Raw records:
::::

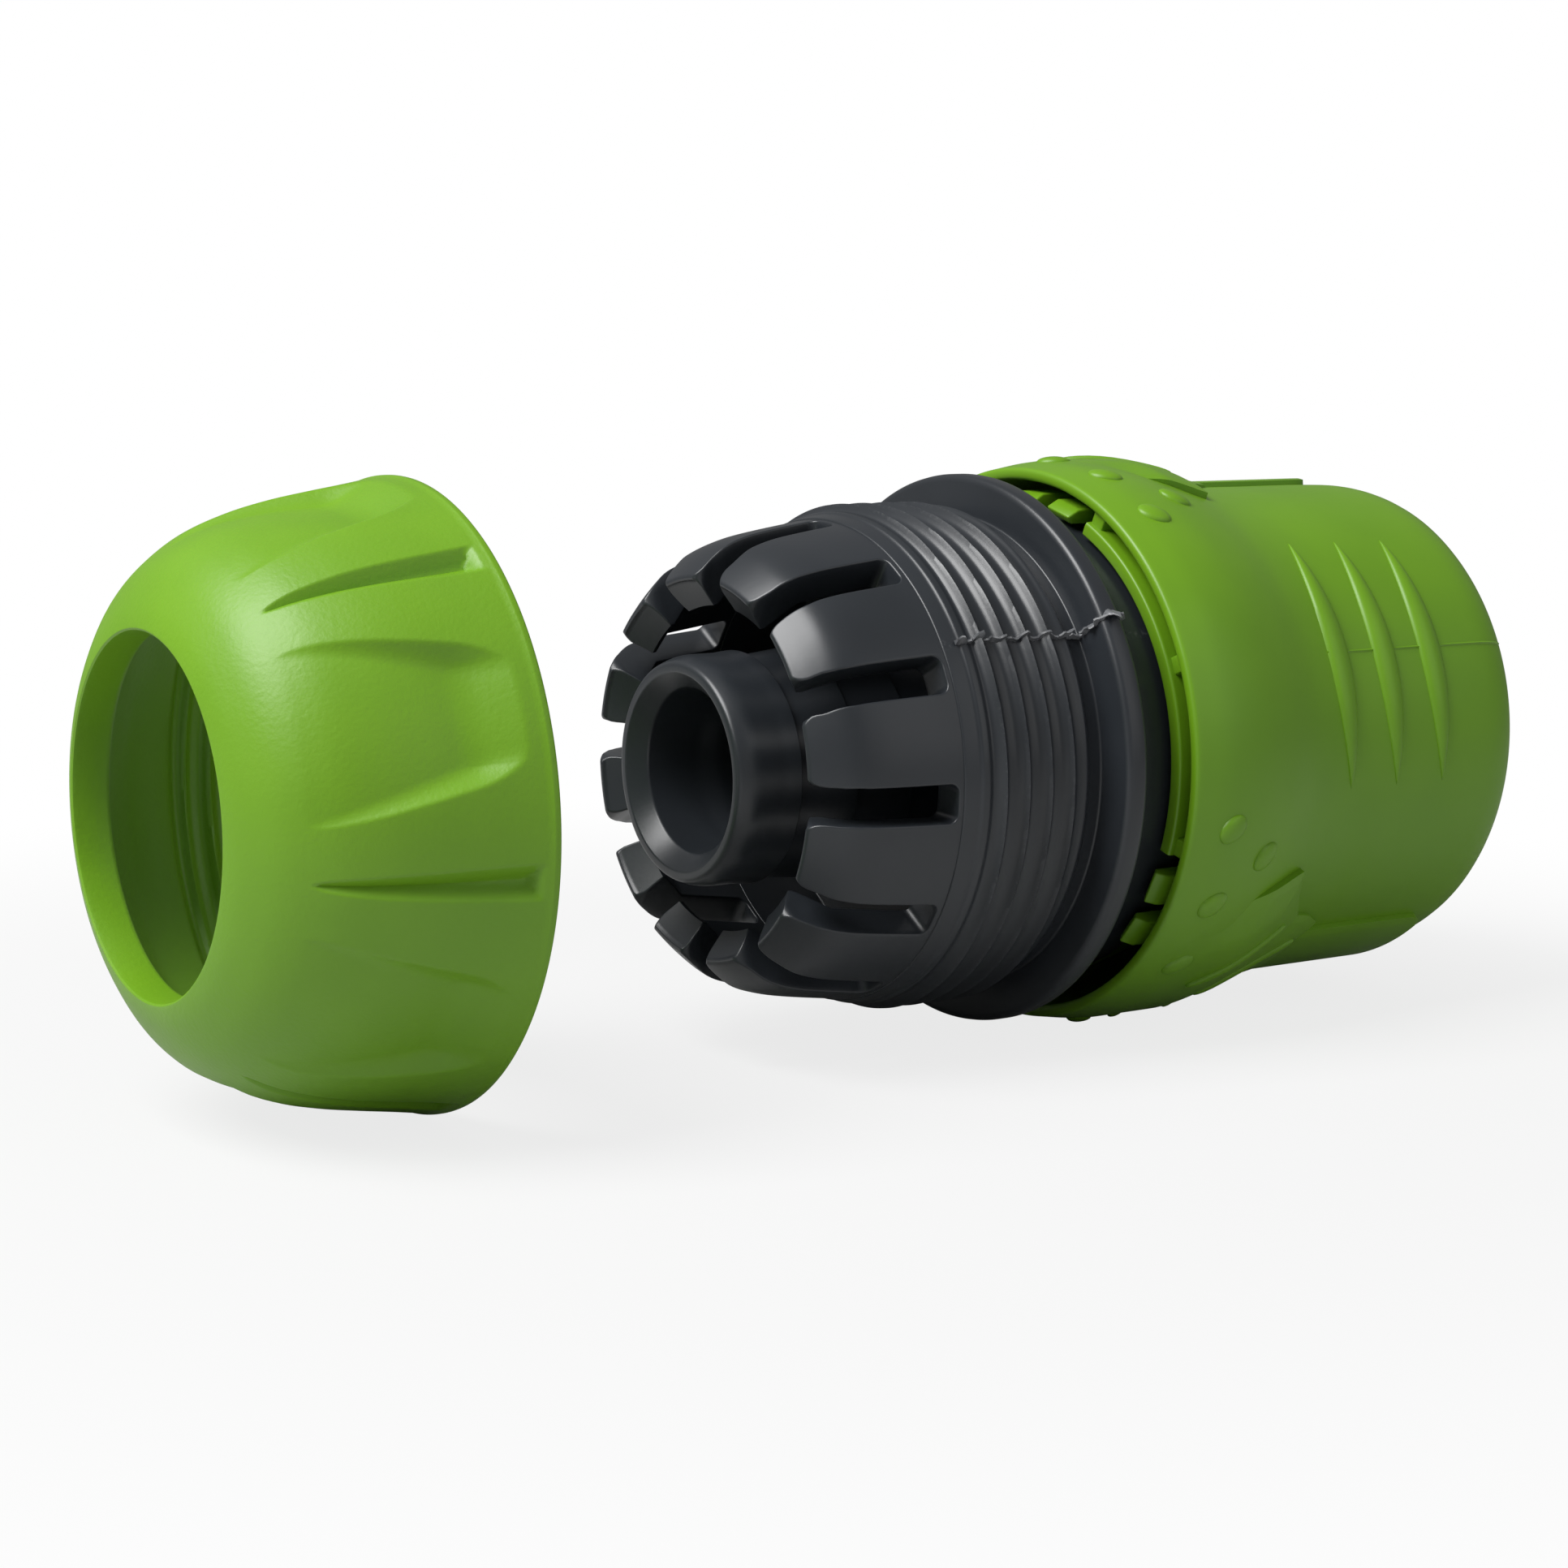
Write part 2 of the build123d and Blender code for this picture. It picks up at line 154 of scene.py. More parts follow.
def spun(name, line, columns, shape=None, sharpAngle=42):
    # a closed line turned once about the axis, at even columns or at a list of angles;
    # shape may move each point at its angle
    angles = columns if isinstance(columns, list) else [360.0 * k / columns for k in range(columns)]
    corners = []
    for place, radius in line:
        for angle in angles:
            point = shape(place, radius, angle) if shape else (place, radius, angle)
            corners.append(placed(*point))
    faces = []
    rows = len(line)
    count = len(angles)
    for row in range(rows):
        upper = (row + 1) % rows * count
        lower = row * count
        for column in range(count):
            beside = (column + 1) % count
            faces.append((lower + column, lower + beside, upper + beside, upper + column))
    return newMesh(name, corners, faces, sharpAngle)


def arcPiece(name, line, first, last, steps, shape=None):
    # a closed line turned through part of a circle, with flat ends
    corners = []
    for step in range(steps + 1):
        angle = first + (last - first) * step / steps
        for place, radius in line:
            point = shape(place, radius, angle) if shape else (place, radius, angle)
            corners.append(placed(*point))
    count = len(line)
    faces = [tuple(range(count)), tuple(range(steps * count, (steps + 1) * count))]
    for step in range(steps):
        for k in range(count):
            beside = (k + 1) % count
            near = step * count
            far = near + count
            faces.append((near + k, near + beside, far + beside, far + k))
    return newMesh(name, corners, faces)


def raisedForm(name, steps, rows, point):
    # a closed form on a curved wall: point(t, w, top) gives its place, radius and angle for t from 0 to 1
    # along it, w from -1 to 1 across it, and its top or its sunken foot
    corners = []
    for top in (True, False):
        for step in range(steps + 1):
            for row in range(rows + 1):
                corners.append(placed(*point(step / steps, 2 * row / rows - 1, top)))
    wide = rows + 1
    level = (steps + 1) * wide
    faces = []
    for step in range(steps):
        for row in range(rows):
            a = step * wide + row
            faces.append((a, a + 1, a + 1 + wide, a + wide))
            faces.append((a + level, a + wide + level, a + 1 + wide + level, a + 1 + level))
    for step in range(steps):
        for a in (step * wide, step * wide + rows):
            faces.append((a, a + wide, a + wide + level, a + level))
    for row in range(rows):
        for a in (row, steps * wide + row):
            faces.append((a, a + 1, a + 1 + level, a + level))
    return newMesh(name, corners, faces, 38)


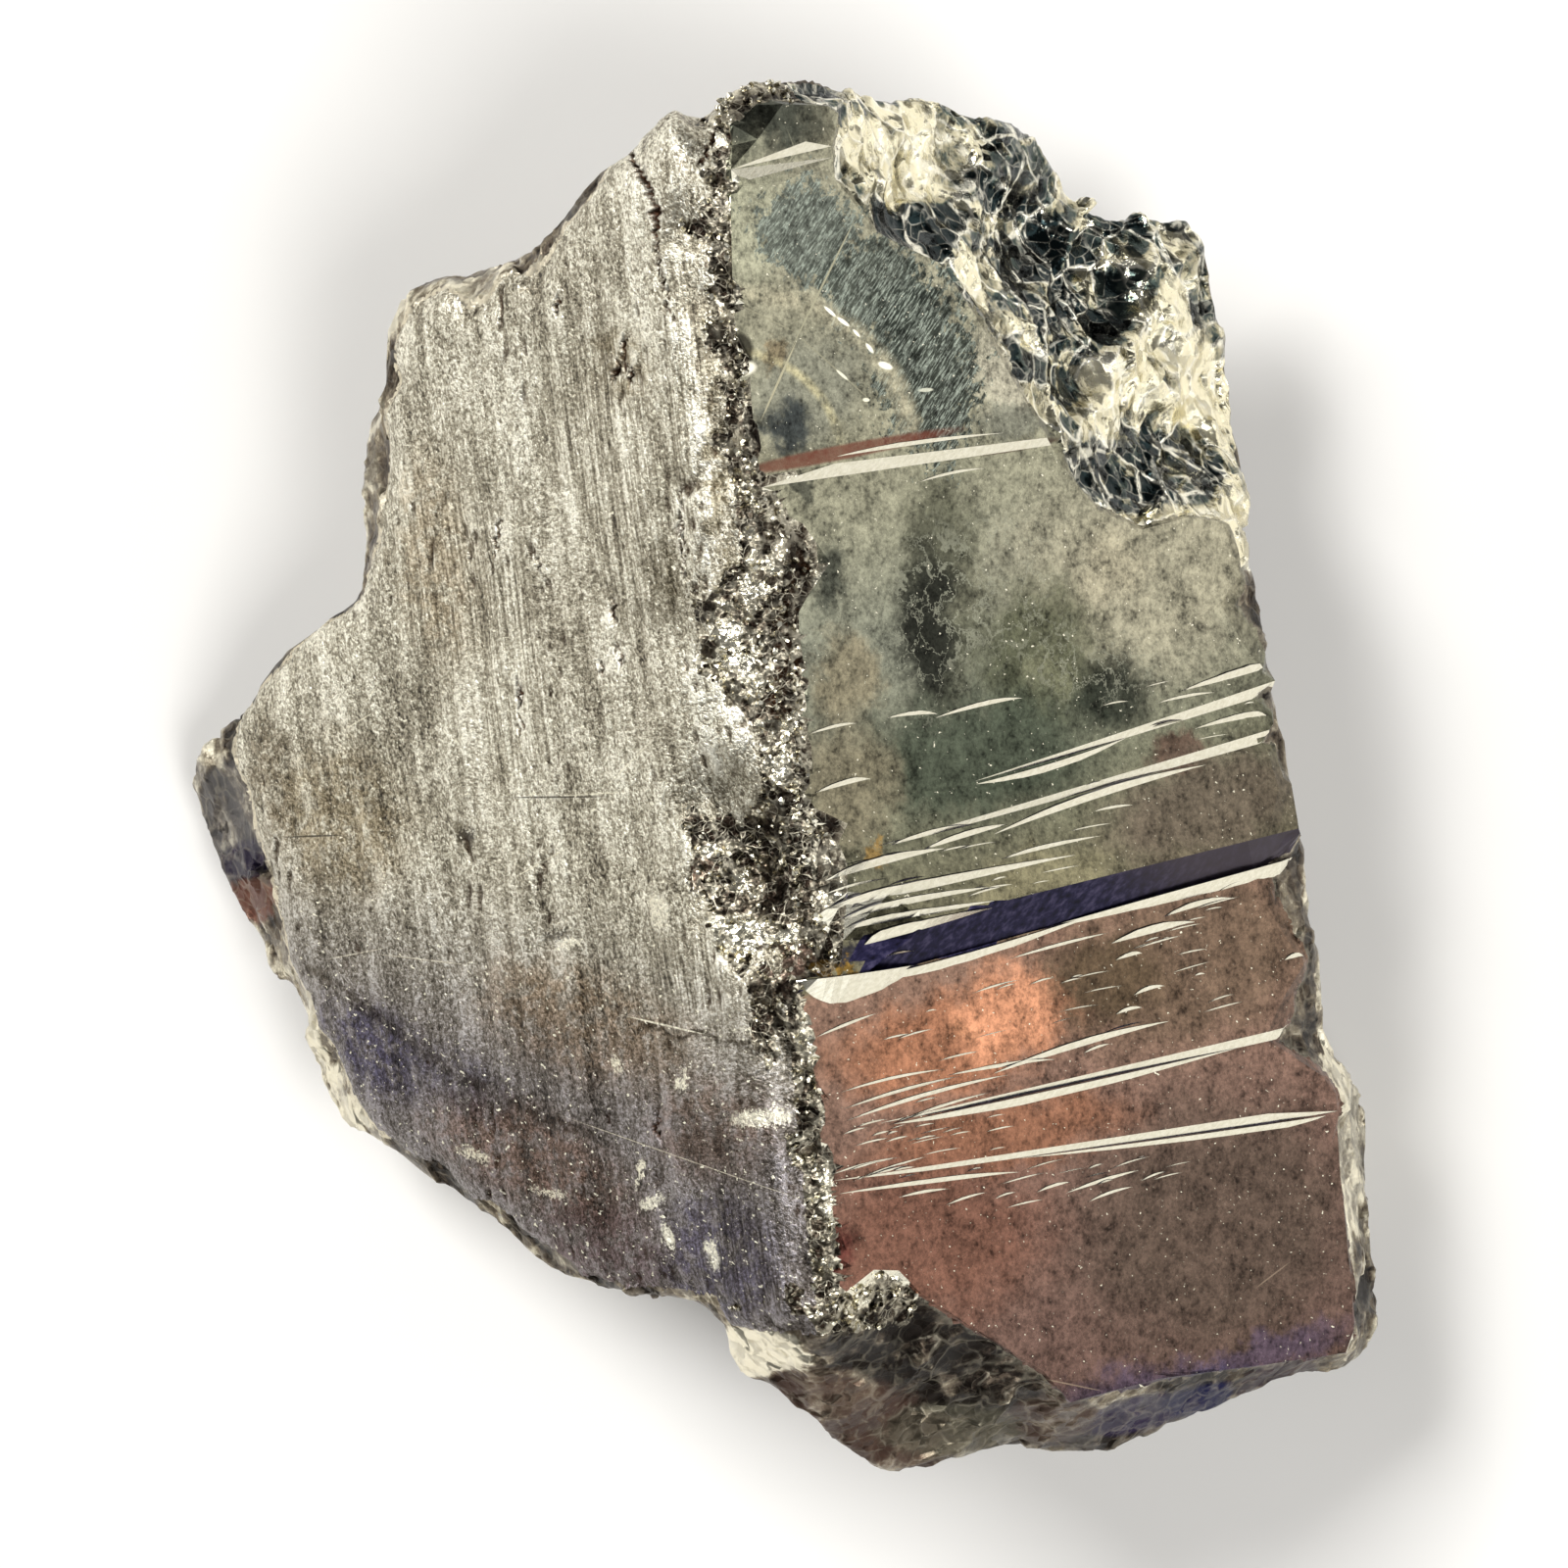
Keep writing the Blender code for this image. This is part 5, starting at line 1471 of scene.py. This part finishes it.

::::

**WHAT IS EXPECTED**
Repeat the listing in full, keeping every line exactly as it is.

**SOLUTION FOR THIS PROBLEM**
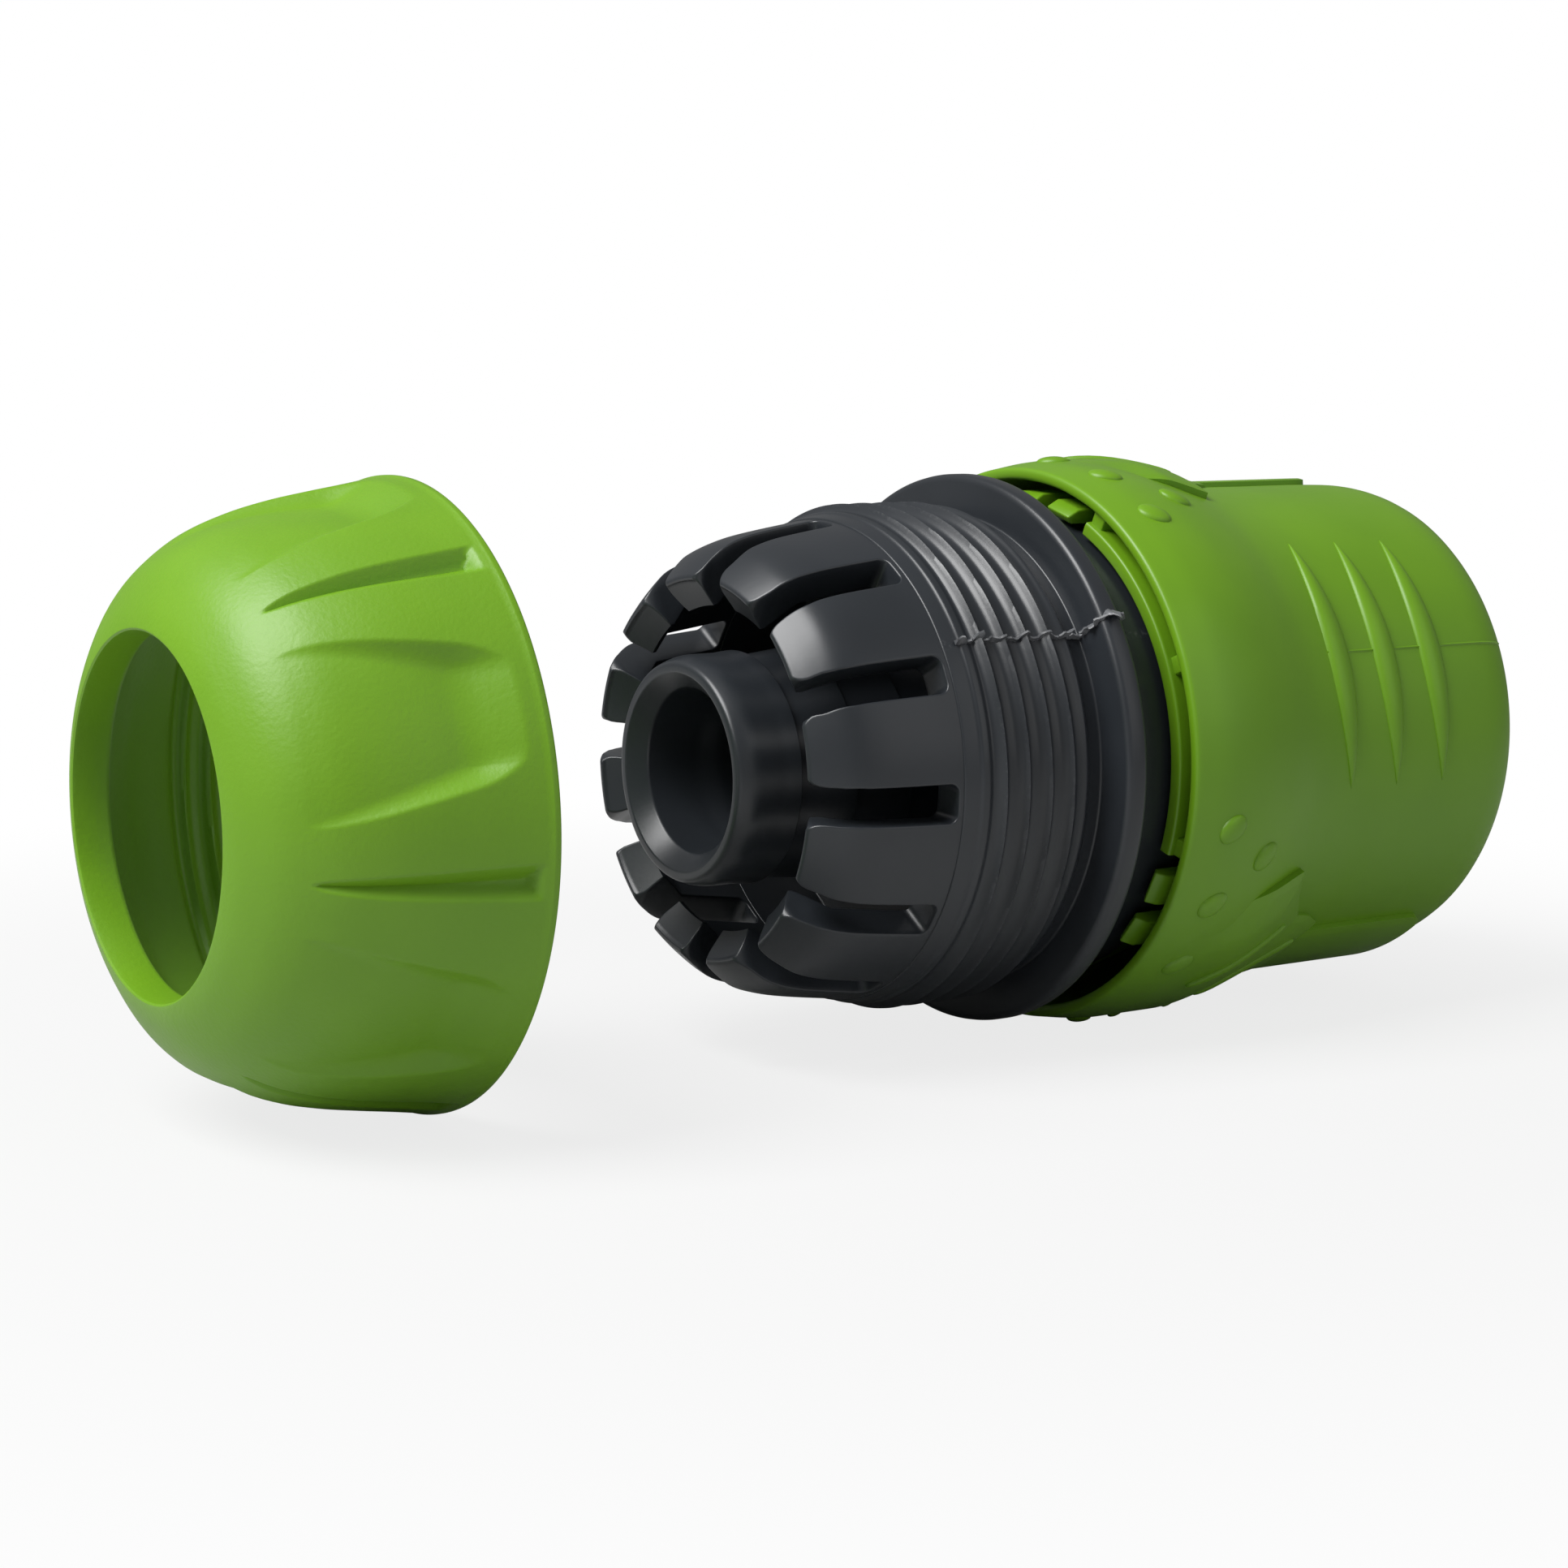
Write part 2 of the build123d and Blender code for this picture. It picks up at line 154 of scene.py. More parts follow.
def spun(name, line, columns, shape=None, sharpAngle=42):
    # a closed line turned once about the axis, at even columns or at a list of angles;
    # shape may move each point at its angle
    angles = columns if isinstance(columns, list) else [360.0 * k / columns for k in range(columns)]
    corners = []
    for place, radius in line:
        for angle in angles:
            point = shape(place, radius, angle) if shape else (place, radius, angle)
            corners.append(placed(*point))
    faces = []
    rows = len(line)
    count = len(angles)
    for row in range(rows):
        upper = (row + 1) % rows * count
        lower = row * count
        for column in range(count):
            beside = (column + 1) % count
            faces.append((lower + column, lower + beside, upper + beside, upper + column))
    return newMesh(name, corners, faces, sharpAngle)


def arcPiece(name, line, first, last, steps, shape=None):
    # a closed line turned through part of a circle, with flat ends
    corners = []
    for step in range(steps + 1):
        angle = first + (last - first) * step / steps
        for place, radius in line:
            point = shape(place, radius, angle) if shape else (place, radius, angle)
            corners.append(placed(*point))
    count = len(line)
    faces = [tuple(range(count)), tuple(range(steps * count, (steps + 1) * count))]
    for step in range(steps):
        for k in range(count):
            beside = (k + 1) % count
            near = step * count
            far = near + count
            faces.append((near + k, near + beside, far + beside, far + k))
    return newMesh(name, corners, faces)


def raisedForm(name, steps, rows, point):
    # a closed form on a curved wall: point(t, w, top) gives its place, radius and angle for t from 0 to 1
    # along it, w from -1 to 1 across it, and its top or its sunken foot
    corners = []
    for top in (True, False):
        for step in range(steps + 1):
            for row in range(rows + 1):
                corners.append(placed(*point(step / steps, 2 * row / rows - 1, top)))
    wide = rows + 1
    level = (steps + 1) * wide
    faces = []
    for step in range(steps):
        for row in range(rows):
            a = step * wide + row
            faces.append((a, a + 1, a + 1 + wide, a + wide))
            faces.append((a + level, a + wide + level, a + 1 + wide + level, a + 1 + level))
    for step in range(steps):
        for a in (step * wide, step * wide + rows):
            faces.append((a, a + wide, a + wide + level, a + level))
    for row in range(rows):
        for a in (row, steps * wide + row):
            faces.append((a, a + 1, a + 1 + level, a + level))
    return newMesh(name, corners, faces, 38)


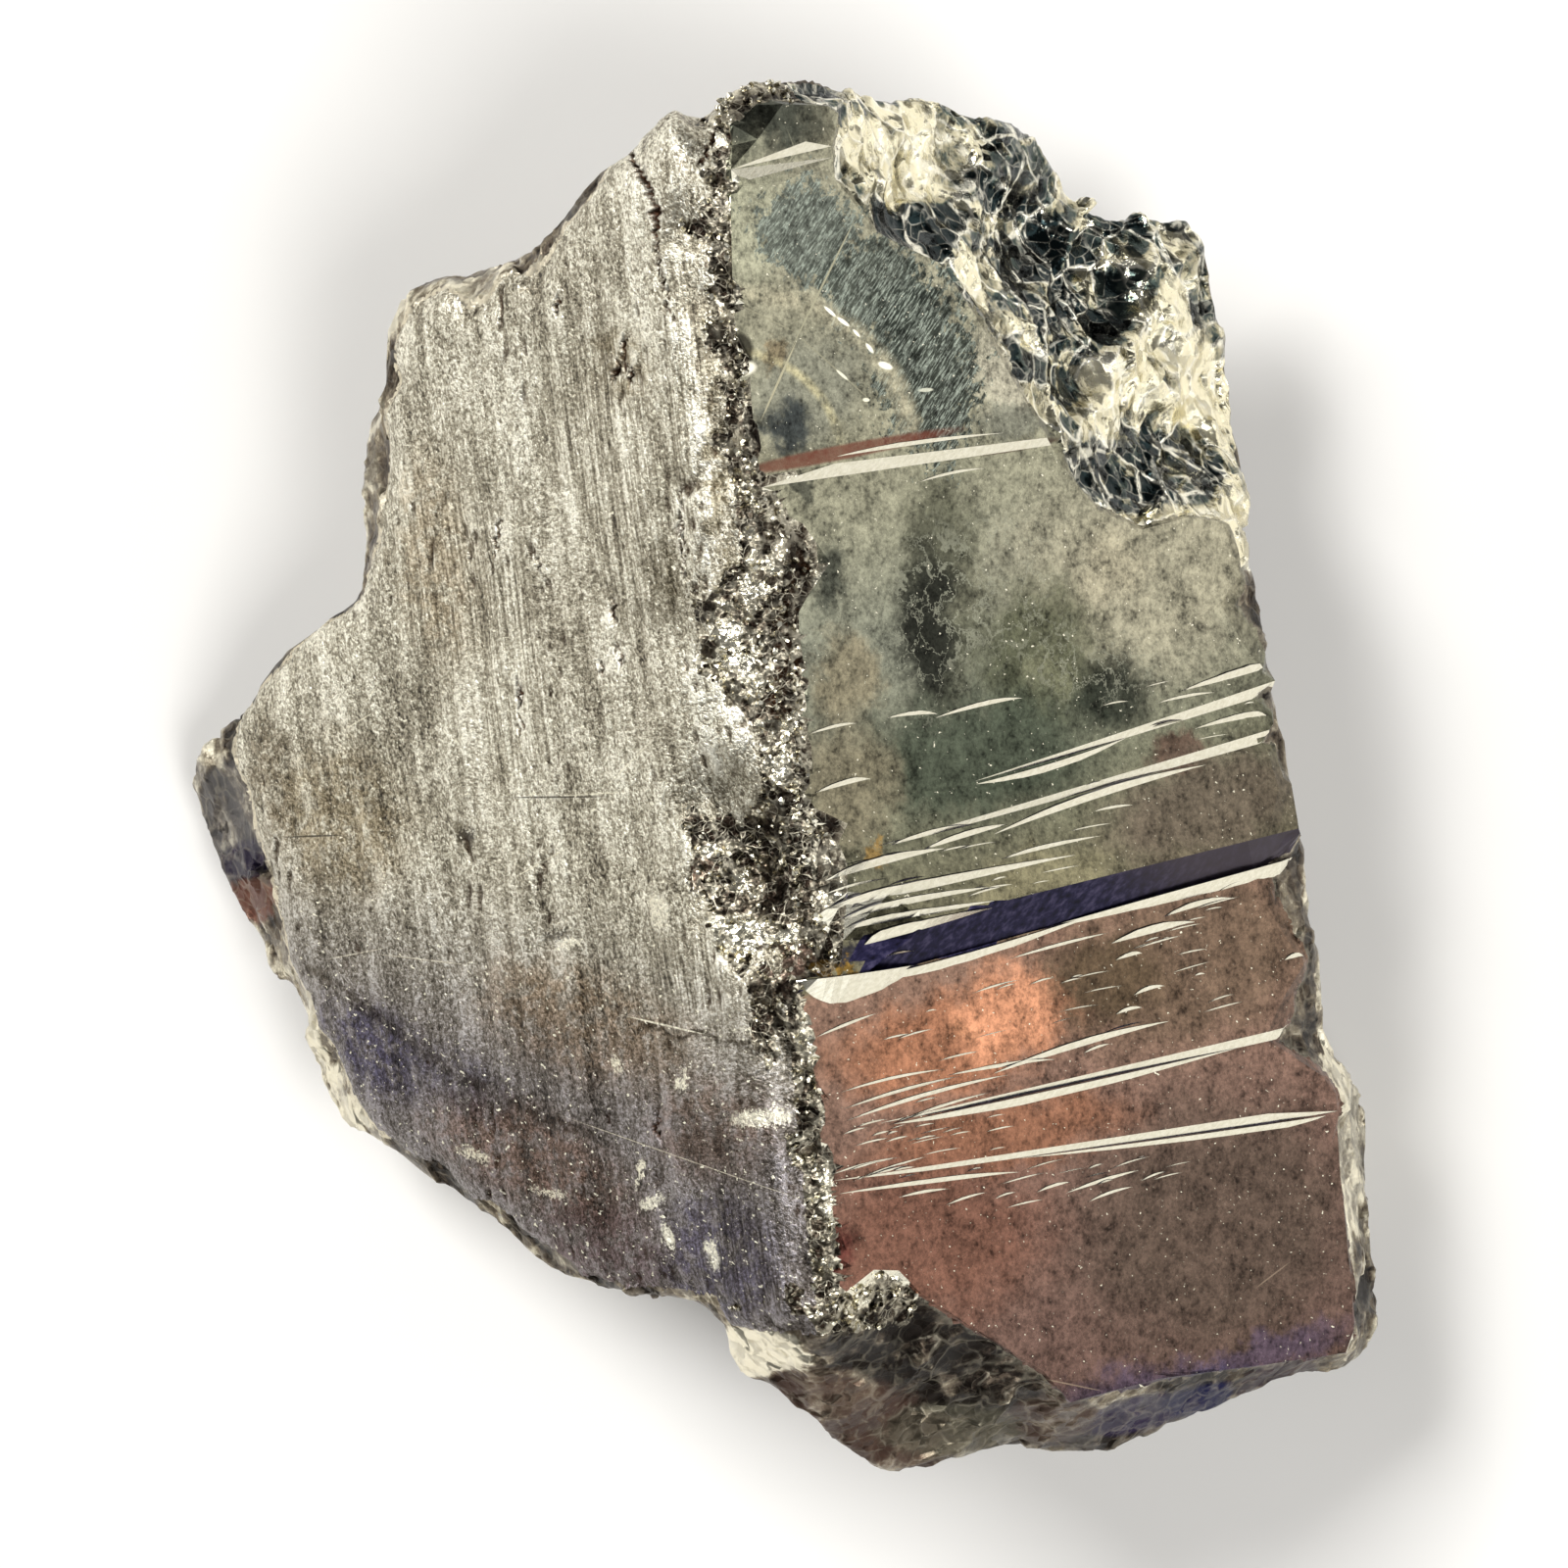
Keep writing the Blender code for this image. This is part 5, starting at line 1471 of scene.py. This part finishes it.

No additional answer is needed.